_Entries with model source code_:
○ ○ ○ ○ ○ ○ ○

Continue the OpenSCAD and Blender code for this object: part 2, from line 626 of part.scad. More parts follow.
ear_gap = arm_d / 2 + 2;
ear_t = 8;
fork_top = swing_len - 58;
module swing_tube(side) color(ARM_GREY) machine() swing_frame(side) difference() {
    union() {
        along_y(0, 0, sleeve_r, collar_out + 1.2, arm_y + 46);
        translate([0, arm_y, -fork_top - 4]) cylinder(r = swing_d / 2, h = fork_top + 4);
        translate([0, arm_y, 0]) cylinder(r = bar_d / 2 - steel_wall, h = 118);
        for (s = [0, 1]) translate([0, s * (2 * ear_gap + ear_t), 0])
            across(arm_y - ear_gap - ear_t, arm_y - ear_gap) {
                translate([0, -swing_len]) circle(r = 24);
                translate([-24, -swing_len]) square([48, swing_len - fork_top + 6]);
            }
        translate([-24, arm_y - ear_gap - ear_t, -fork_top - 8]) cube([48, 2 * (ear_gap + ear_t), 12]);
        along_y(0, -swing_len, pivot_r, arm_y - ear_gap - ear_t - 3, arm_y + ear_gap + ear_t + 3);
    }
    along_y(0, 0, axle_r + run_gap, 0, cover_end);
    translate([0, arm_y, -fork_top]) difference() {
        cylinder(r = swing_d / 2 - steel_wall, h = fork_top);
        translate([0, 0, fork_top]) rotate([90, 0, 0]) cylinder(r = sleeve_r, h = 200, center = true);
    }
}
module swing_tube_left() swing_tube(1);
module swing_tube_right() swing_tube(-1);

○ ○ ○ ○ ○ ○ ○

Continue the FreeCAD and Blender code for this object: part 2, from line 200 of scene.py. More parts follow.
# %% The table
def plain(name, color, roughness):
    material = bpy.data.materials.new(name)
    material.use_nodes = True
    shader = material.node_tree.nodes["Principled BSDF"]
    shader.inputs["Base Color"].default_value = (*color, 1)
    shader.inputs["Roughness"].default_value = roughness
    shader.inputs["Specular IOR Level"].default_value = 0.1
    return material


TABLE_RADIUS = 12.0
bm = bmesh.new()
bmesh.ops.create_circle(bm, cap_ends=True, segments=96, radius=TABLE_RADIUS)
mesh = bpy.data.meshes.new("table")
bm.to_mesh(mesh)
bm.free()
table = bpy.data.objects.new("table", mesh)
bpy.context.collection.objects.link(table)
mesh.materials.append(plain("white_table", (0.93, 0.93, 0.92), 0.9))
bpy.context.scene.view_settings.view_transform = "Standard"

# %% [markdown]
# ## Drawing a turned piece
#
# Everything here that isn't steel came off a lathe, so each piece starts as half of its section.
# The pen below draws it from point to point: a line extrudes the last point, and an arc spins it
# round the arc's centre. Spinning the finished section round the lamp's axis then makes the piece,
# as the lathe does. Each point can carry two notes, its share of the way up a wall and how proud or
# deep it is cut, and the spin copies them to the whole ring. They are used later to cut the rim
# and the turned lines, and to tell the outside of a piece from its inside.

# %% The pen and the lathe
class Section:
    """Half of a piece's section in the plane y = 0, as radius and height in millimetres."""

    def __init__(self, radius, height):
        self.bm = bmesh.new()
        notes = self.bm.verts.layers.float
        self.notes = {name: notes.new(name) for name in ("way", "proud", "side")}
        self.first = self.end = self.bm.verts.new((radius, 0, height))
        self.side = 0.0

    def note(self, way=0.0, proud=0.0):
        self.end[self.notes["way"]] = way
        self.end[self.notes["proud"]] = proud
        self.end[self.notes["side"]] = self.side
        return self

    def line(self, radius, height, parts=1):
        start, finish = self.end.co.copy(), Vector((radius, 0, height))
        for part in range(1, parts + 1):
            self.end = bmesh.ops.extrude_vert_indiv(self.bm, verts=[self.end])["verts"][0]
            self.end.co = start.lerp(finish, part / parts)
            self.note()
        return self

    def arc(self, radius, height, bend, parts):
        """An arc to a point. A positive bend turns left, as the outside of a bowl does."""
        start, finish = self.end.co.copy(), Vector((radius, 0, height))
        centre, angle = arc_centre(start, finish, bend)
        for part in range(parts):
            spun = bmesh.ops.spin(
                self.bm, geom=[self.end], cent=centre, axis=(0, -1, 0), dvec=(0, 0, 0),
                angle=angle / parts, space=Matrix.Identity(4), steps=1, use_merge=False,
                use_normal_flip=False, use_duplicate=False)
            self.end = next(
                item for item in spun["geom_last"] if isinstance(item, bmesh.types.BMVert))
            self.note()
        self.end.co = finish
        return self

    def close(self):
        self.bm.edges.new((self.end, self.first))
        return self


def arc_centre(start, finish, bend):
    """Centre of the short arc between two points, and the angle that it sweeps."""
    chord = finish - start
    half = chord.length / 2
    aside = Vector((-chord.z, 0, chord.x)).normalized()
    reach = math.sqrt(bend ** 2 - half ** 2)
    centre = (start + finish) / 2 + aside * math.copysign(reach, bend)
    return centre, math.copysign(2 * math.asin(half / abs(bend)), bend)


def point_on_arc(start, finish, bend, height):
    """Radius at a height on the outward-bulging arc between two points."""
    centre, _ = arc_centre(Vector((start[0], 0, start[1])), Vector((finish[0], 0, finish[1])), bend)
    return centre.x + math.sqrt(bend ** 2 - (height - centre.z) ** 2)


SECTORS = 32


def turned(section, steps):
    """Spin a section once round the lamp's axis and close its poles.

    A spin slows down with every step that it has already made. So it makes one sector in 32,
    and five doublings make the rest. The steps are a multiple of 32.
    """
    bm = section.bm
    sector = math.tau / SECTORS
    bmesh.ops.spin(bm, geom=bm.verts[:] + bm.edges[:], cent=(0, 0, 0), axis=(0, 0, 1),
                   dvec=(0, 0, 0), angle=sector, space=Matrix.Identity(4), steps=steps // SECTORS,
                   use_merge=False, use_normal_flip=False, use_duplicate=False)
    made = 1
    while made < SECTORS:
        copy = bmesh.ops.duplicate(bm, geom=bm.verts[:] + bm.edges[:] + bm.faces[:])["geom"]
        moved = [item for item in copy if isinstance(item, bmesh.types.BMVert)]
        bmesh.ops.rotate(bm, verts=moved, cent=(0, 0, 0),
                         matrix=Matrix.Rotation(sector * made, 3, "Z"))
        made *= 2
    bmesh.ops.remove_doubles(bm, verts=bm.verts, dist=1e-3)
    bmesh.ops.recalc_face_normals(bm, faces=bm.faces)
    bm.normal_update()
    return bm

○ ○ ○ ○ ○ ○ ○

_Exercise requirements_:
Output the lines of the records above exactly as they appear, from the line containing "Continue the OpenSCAD" through the line containing "module swing_tube_right() swing_tube(-1);".

_Correct answer_:
Continue the OpenSCAD and Blender code for this object: part 2, from line 626 of part.scad. More parts follow.
ear_gap = arm_d / 2 + 2;
ear_t = 8;
fork_top = swing_len - 58;
module swing_tube(side) color(ARM_GREY) machine() swing_frame(side) difference() {
    union() {
        along_y(0, 0, sleeve_r, collar_out + 1.2, arm_y + 46);
        translate([0, arm_y, -fork_top - 4]) cylinder(r = swing_d / 2, h = fork_top + 4);
        translate([0, arm_y, 0]) cylinder(r = bar_d / 2 - steel_wall, h = 118);
        for (s = [0, 1]) translate([0, s * (2 * ear_gap + ear_t), 0])
            across(arm_y - ear_gap - ear_t, arm_y - ear_gap) {
                translate([0, -swing_len]) circle(r = 24);
                translate([-24, -swing_len]) square([48, swing_len - fork_top + 6]);
            }
        translate([-24, arm_y - ear_gap - ear_t, -fork_top - 8]) cube([48, 2 * (ear_gap + ear_t), 12]);
        along_y(0, -swing_len, pivot_r, arm_y - ear_gap - ear_t - 3, arm_y + ear_gap + ear_t + 3);
    }
    along_y(0, 0, axle_r + run_gap, 0, cover_end);
    translate([0, arm_y, -fork_top]) difference() {
        cylinder(r = swing_d / 2 - steel_wall, h = fork_top);
        translate([0, 0, fork_top]) rotate([90, 0, 0]) cylinder(r = sleeve_r, h = 200, center = true);
    }
}
module swing_tube_left() swing_tube(1);
module swing_tube_right() swing_tube(-1);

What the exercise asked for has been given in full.